Today I decided to put a .PNG file into the card so I can set it as my wallpaper on my phone. I dragged the .PNG file in the MY_PIX folder, and unplugged the camera. I then put the card into my phone like I've always done.


My phone started acting very strangely. I could still access my MP3 files that were in my TransFlash card, but a few things happened while the card was in my phone:

- 2 second delays when you press END to get to the main menu.
- I can't access two of my .JPG files on the card, along with the .PNG file I added today.
- I took a picture with my camera feature on my phone and attempted to save it, but it kept saying ERROR.


So I took out the card and played with the phone a bit. Everything turned out fine. The delays stopped, it was perfectly fine.


I put the TransFlash card back into my camera and attempted to take out that .PNG file that I added.

The computer made a "ding" that said that it detected the device, and attempted to Autoplay it.

The Autoplay froze. I tried to open My Computer, but that froze too.



I unplugged my camera and took out the card, and then everything worked fine again. My Computer opened with no freezing.




So I've pinpointed my problem: and that's my microSD TransFlash Card. Have I screwed it up permanently?
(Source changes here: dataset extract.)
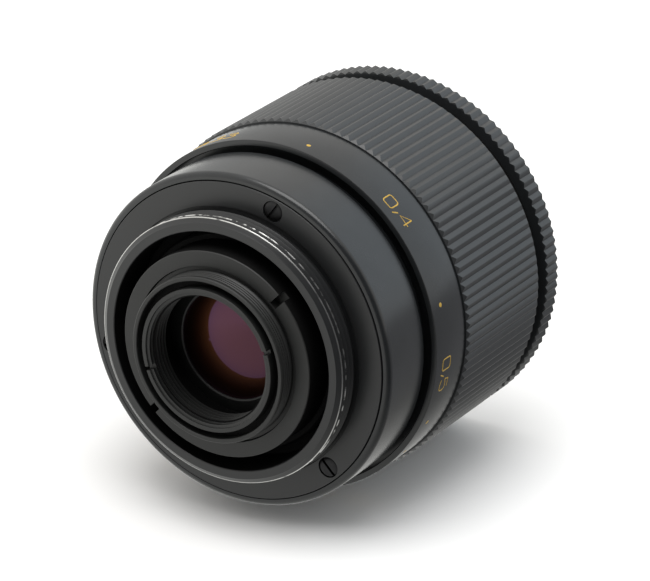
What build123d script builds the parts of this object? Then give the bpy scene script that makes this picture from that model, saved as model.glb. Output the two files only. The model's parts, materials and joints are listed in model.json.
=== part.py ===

Was it that darn .PNG file?


----------



## sobeit (Nov 11, 2007)

*Re: MicroSD Card Not Working Anymore.*

what phone? see if the phone has the ability to format your card. If it does, give that a try.


----------



## omega8bit (Dec 31, 2007)

*Re: MicroSD Card Not Working Anymore.*

Oh okay, I never knew that my phone had Format Memory Card function!

Thank you very much! Everything works perfectly fine now.


----------



## sobeit (Nov 11, 2007)

*Re: MicroSD Card Not Working Anymore.*



omega8bit said:


> Oh okay, I never knew that my phone had Format Memory Card function!
> 
> Thank you very much! Everything works perfectly fine now.


glad it worked and thanks for letting us know. :wave:


----------